> _Exercise objective_: Copy out every line containing the word "from".

> _Task inputs_:
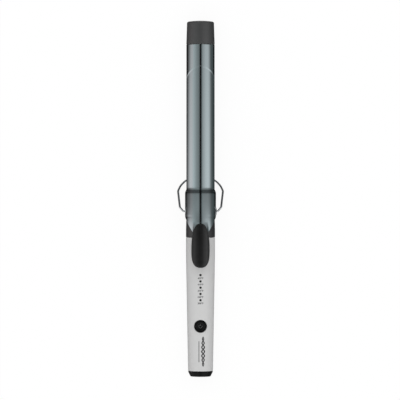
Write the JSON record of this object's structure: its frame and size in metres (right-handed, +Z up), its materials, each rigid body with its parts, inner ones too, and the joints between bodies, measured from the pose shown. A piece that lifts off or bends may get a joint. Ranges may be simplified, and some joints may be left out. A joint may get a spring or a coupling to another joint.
{
  "type": "curling iron",
  "caption": "Mains curling iron with a heated round barrel, sprung hair clamp with thumb lever, folding wire stand, and a handle with power button and swivelling cord inlet.",
  "frame": {"origin": "centre of the bounding box in plan, on the surface that the iron lies on with its clamp upwards", "axes": "+Y along the barrel from the handle to the cool tip, +Z up out of the clamp side, +X to the right"},
  "size_m": [0.054, 0.409, 0.0557],
  "materials": {
    "barrel_metal": "titanium-toned hard coat, satin-gloss, drawn along the barrel",
    "clamp_metal": "pressed steel in the barrel's titanium tone, satin-gloss",
    "tip_plastic": "charcoal heat-proof plastic, fine matte grain",
    "pad_plastic": "black soft-touch plastic, dished, faint grip lines",
    "collar_plastic": "dark grey satin plastic",
    "handle_plastic": "light warm-grey moulded plastic, satin",
    "cap_plastic": "black gloss plastic",
    "button_plastic": "black plastic, satin cap in a gloss ring",
    "stand_chrome": "bright chromed wire",
    "hinge_metal": "bright turned bush",
    "window_plastic": "smoked light guide",
    "spreader_aluminium": "as extruded",
    "heater_ceramic": "unglazed",
    "mica": "pressed mica sheet",
    "spring_steel": "rolled spring strip",
    "screw_steel": "zinc plated",
    "contact_brass": "bare stamped",
    "board_laminate": "green solder mask",
    "part_plastic": "moulded component bodies",
    "lead_red": "silicone-sheathed wire",
    "lead_blue": "silicone-sheathed wire",
    "lead_white": "glass-braid sleeve"
  },
  "bodies": {
    "iron": {"barrel_seat": "heater_ceramic", "barrel_tube": "barrel_metal", "board_screw_front": "screw_steel", "board_screw_rear": "screw_steel", "button_bezel": "button_plastic", "circuit_board": "board_laminate", "clamp_spring": "spring_steel", "collar_screw_left": "screw_steel", "collar_screw_right": "screw_steel", "contact_blade_live": "contact_brass", "contact_blade_neutral": "contact_brass", "contact_carrier": "heater_ceramic", "cool_tip": "tip_plastic", "end_cap": "cap_plastic", "filter_capacitor": "part_plastic", "handle_bottom_shell": "handle_plastic", "handle_top_shell": "handle_plastic", "heat_spreader_bottom": "spreader_aluminium", "heat_spreader_top": "spreader_aluminium", "heater_lead_live": "lead_red", "heater_lead_neutral": "lead_blue", "heater_plate": "heater_ceramic", "hinge_bush_left": "hinge_metal", "hinge_bush_right": "hinge_metal", "led_1": "part_plastic", "led_2": "part_plastic", "led_3": "part_plastic", "led_4": "part_plastic", "led_5": "part_plastic", "light_guide": "window_plastic", "mica_sheet_bottom": "mica", "mica_sheet_top": "mica", "microcontroller": "part_plastic", "nose_collar": "collar_plastic", "sensor_lead": "lead_white", "shell_screw_front": "screw_steel", "shell_screw_rear": "screw_steel", "spreader_spring_left": "spring_steel", "spreader_spring_right": "spring_steel", "spring_screw": "screw_steel", "supply_lead_live": "lead_red", "supply_lead_neutral": "lead_blue", "swivel_retainer": "screw_steel", "tact_switch": "part_plastic", "thermal_fuse": "screw_steel", "thermistor": "heater_ceramic", "tip_plug": "heater_ceramic", "tip_screw": "screw_steel", "triac": "part_plastic"},
    "clamp": {"clamp_plate": "clamp_metal", "thumb_pad": "pad_plastic", "lever_cover": "pad_plastic", "lever_screw_front": "screw_steel", "lever_screw_rear": "screw_steel"},
    "stand": {"stand_wire": "stand_chrome"},
    "button": {"power_button": "button_plastic", "switch_plunger": "part_plastic"},
    "swivel": {"cord_swivel": "cap_plastic", "slip_ring_live": "contact_brass", "slip_ring_neutral": "contact_brass"}
  },
  "joints": [
    {"name": "clamp_hinge", "type": "hinge", "parent": "iron", "child": "clamp", "pos_m": [0, -0.01455, 0.01895], "axis": [1, 0, 0], "range_deg": [0, 12], "stiffness_Nm_per_rad": 0.8, "springref_deg": -34.38, "deforming": ["clamp_spring"]},
    {"name": "stand_hinge", "type": "hinge", "parent": "iron", "child": "stand", "pos_m": [0, -0.01455, 0.01895], "axis": [-1, 0, 0], "range_deg": [0, 125]},
    {"name": "power_button_press", "type": "slide", "parent": "iron", "child": "button", "axis": [0, 0, -1], "range_m": [0, 0.0006], "stiffness_N_per_m": 2500, "springref_m": -0.0003},
    {"name": "cord_swivel_spin", "type": "hinge", "parent": "iron", "child": "swivel", "pos_m": [0, -0.195, 0.01895], "axis": [0, 1, 0], "continuous": true}
  ]
}
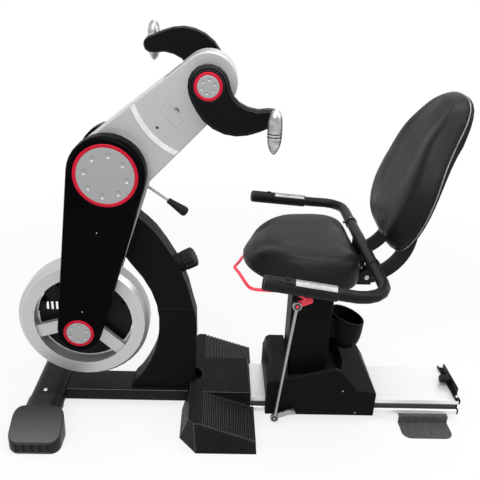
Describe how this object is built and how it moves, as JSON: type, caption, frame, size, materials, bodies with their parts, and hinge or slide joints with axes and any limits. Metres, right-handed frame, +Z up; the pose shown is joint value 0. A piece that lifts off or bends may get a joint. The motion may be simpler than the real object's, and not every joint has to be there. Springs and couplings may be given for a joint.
{
  "type": "arm ergometer",
  "caption": "Upper-body ergometer with hand cranks on a tilting arm, a belt-driven flywheel, a ribbed footrest and a reclining seat that slides on a floor rail.",
  "frame": {"origin": "on the floor, below the middle of the whole machine's length and width", "axes": "+X from the flywheel to the seat, +Y to the side away from the seat's link rod, +Z up"},
  "size_m": [1.3804, 0.7072, 1.1643],
  "materials": {
    "black_paint": "satin",
    "silver_paint": "satin",
    "red_paint": "gloss",
    "black_plastic": "fine texture",
    "grey_plastic": "satin",
    "flywheel_metal": "turned",
    "aluminium": "satin anodised",
    "steel": "brushed",
    "chrome": "polished",
    "rubber": "matt",
    "vinyl": "soft vinyl"
  },
  "bodies": {
    "frame": {"front_cross_tube": "black_paint", "front_foot_cap_near": "grey_plastic", "front_foot_cap_far": "grey_plastic", "floor_beam": "black_paint", "footrest": "black_plastic", "rail": "aluminium", "rail_end_plate": "black_plastic", "rail_stop_strap": "black_paint", "rail_bumper": "rubber", "rear_foot": "black_paint", "post_shell": "black_paint", "post_base_cover": "black_plastic", "mast_frame": "silver_paint", "drive_cover_near": "black_plastic", "drive_cover_far": "black_plastic", "pivot_cap_near": "silver_paint", "pivot_cap_far": "silver_paint", "axle_cap_near": "silver_paint", "axle_cap_far": "silver_paint", "brake_plate": "black_paint", "drive_belt": "rubber"},
    "tilting_arm": {"arm_side_near": "silver_paint", "arm_side_far": "silver_paint", "arm_top_web": "silver_paint", "arm_access_panel": "silver_paint", "arm_belt": "rubber"},
    "drive_shaft": {"jackshaft": "steel"},
    "flywheel": {"flywheel": "flywheel_metal", "flywheel_axle": "steel"},
    "cranks": {"crank_axle": "steel", "crank_arm_near": "black_plastic", "crank_arm_far": "black_plastic", "crank_cap_near": "silver_paint", "crank_cap_far": "silver_paint"},
    "hand_grip_near": {"crank_handle_near": "chrome"},
    "hand_grip_far": {"crank_handle_far": "chrome"},
    "tilt_lock": {"tilt_lock_lever": "black_plastic"},
    "knob": {"resistance_knob": "black_plastic"},
    "carriage": {"carriage_cover": "black_plastic", "carriage_chassis": "steel", "seat_column": "black_paint", "cup_holder": "black_plastic", "seat_pan": "black_plastic", "seat_cushion": "vinyl", "recline_bracket": "black_paint", "handlebar_cross_tube": "black_paint"},
    "release": {"release_lever": "red_paint"},
    "link": {"link_rod": "chrome"},
    "lock": {"lock_arm": "steel"},
    "backrest": {"back_bars": "black_paint", "back_shell": "black_plastic", "back_cushion": "vinyl"},
    "bar_near": {"handlebar_near": "black_paint", "grip_near": "rubber", "sensor_plate_near": "chrome"},
    "bar_far": {"handlebar_far": "black_paint", "grip_far": "rubber", "sensor_plate_far": "chrome"},
    "button_near": {"grip_button_near": "grey_plastic"},
    "button_far": {"grip_button_far": "grey_plastic"}
  },
  "joints": [
    {"name": "arm_tilt", "type": "hinge", "parent": "frame", "child": "tilting_arm", "pos_m": [-0.39515, 0, 0.793], "axis": [0, 1, 0], "range_deg": [-25, 22]},
    {"name": "flywheel_spin", "type": "hinge", "parent": "frame", "child": "flywheel", "pos_m": [-0.49415, 0, 0.311], "axis": [0, 1, 0], "continuous": true},
    {"name": "drive_shaft_spin", "type": "hinge", "parent": "frame", "child": "drive_shaft", "pos_m": [-0.39515, 0, 0.793], "axis": [0, 1, 0], "continuous": true},
    {"name": "crank_spin", "type": "hinge", "parent": "tilting_arm", "child": "cranks", "pos_m": [-0.13163, 0, 1.03532], "axis": [0, 1, 0], "continuous": true},
    {"name": "hand_grip_near_spin", "type": "hinge", "parent": "cranks", "child": "hand_grip_near", "pos_m": [0.03137, -0.19, 0.95332], "axis": [0, 1, 0], "continuous": true},
    {"name": "hand_grip_far_spin", "type": "hinge", "parent": "cranks", "child": "hand_grip_far", "pos_m": [-0.29463, 0.19, 1.11732], "axis": [0, 1, 0], "continuous": true},
    {"name": "tilt_lock_turn", "type": "hinge", "parent": "frame", "child": "tilt_lock", "pos_m": [-0.33315, 0, 0.76], "axis": [0, 1, 0], "range_deg": [-25, 0]},
    {"name": "resistance_turn", "type": "hinge", "parent": "frame", "child": "knob", "pos_m": [-0.17715, 0, 0.516], "axis": [0.8829, 0, 0.4695], "range_deg": [-135, 135]},
    {"name": "seat_slide", "type": "slide", "parent": "frame", "child": "carriage", "axis": [1, 0, 0], "range_m": [-0.02, 0.23]},
    {"name": "release_pull", "type": "hinge", "parent": "carriage", "child": "release", "pos_m": [0.16885, 0, 0.452], "axis": [0, 1, 0], "range_deg": [0, 10], "stiffness_Nm_per_rad": 2, "springref_deg": -34.38},
    {"name": "link_turn", "type": "hinge", "parent": "release", "child": "link", "pos_m": [0.13385, -0.1325, 0.437], "axis": [0, 1, 0], "range_deg": [-12, 2]},
    {"name": "lock_turn", "type": "hinge", "parent": "carriage", "child": "lock", "pos_m": [0.15185, -0.12, 0.056], "axis": [0, 1, 0], "range_deg": [-2, 8]},
    {"name": "recline", "type": "hinge", "parent": "carriage", "child": "backrest", "pos_m": [0.33013, 0, 0.51547], "axis": [0, 1, 0], "range_deg": [-8, 25]},
    {"name": "bar_near_swing", "type": "hinge", "parent": "carriage", "child": "bar_near", "pos_m": [0.32685, -0.15, 0.583], "axis": [0, 1, 0], "range_deg": [0, 80]},
    {"name": "bar_far_swing", "type": "hinge", "parent": "carriage", "child": "bar_far", "pos_m": [0.32685, 0.15, 0.583], "axis": [0, 1, 0], "range_deg": [0, 80]},
    {"name": "button_near_press", "type": "slide", "parent": "bar_near", "child": "button_near", "axis": [-0.0992, 0.0091, -0.995], "range_m": [0, 0.001], "stiffness_N_per_m": 200, "springref_m": -0.0005},
    {"name": "button_far_press", "type": "slide", "parent": "bar_far", "child": "button_far", "axis": [-0.0992, -0.0091, -0.995], "range_m": [0, 0.001], "stiffness_N_per_m": 200, "springref_m": -0.0005}
  ],
  "couplings": [
    {"joint": "drive_shaft_spin", "follows": "flywheel_spin", "ratio": 0.33333},
    {"joint": "crank_spin", "follows": "flywheel_spin", "ratio": 0.16667},
    {"joint": "link_turn", "follows": "release_pull", "ratio": -1},
    {"joint": "lock_turn", "follows": "release_pull", "ratio": 0.63}
  ]
}
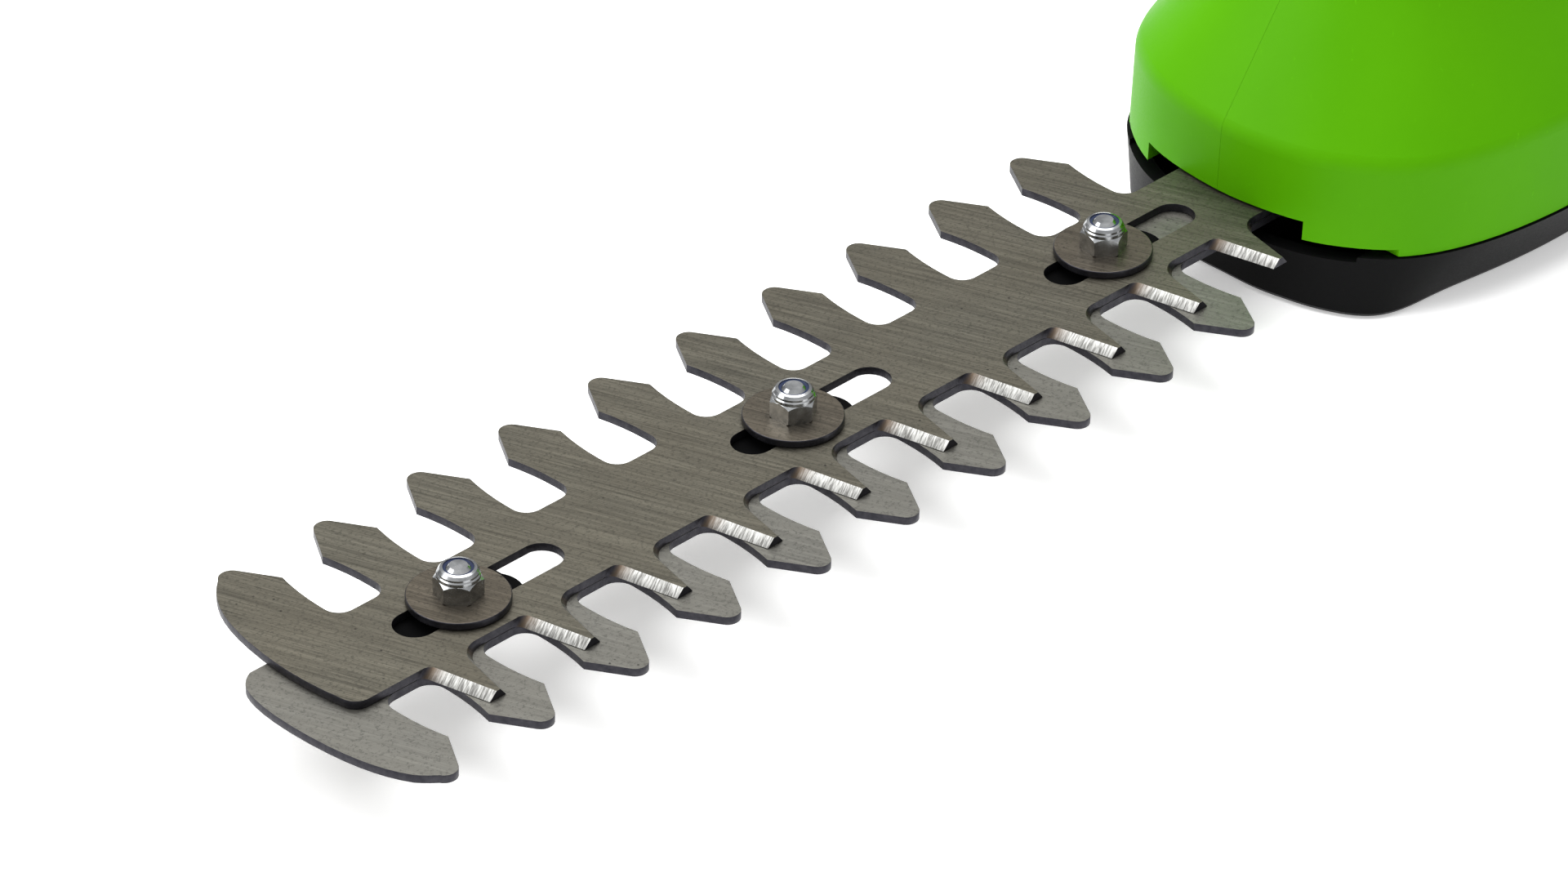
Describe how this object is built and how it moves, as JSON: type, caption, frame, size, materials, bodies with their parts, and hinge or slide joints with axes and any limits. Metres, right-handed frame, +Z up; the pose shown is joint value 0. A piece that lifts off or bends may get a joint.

> _The completed task_:
Write the JSON record of this object's structure: its frame and size in metres (right-handed, +Z up), its materials, each rigid body with its parts, inner ones too, and the joints between bodies, measured from the pose shown. A piece that lifts off or bends may get a joint. Ranges may be simplified, and some joints may be left out. A joint may get a spring or a coupling to another joint.
  "frame": {"origin": "centre of the bounding box in plan, on the surface that the iron lies on with its clamp upwards", "axes": "+Y along the barrel from the handle to the cool tip, +Z up out of the clamp side, +X to the right"},
  "frame": {"origin": "on the floor, below the middle of the whole machine's length and width", "axes": "+X from the flywheel to the seat, +Y to the side away from the seat's link rod, +Z up"},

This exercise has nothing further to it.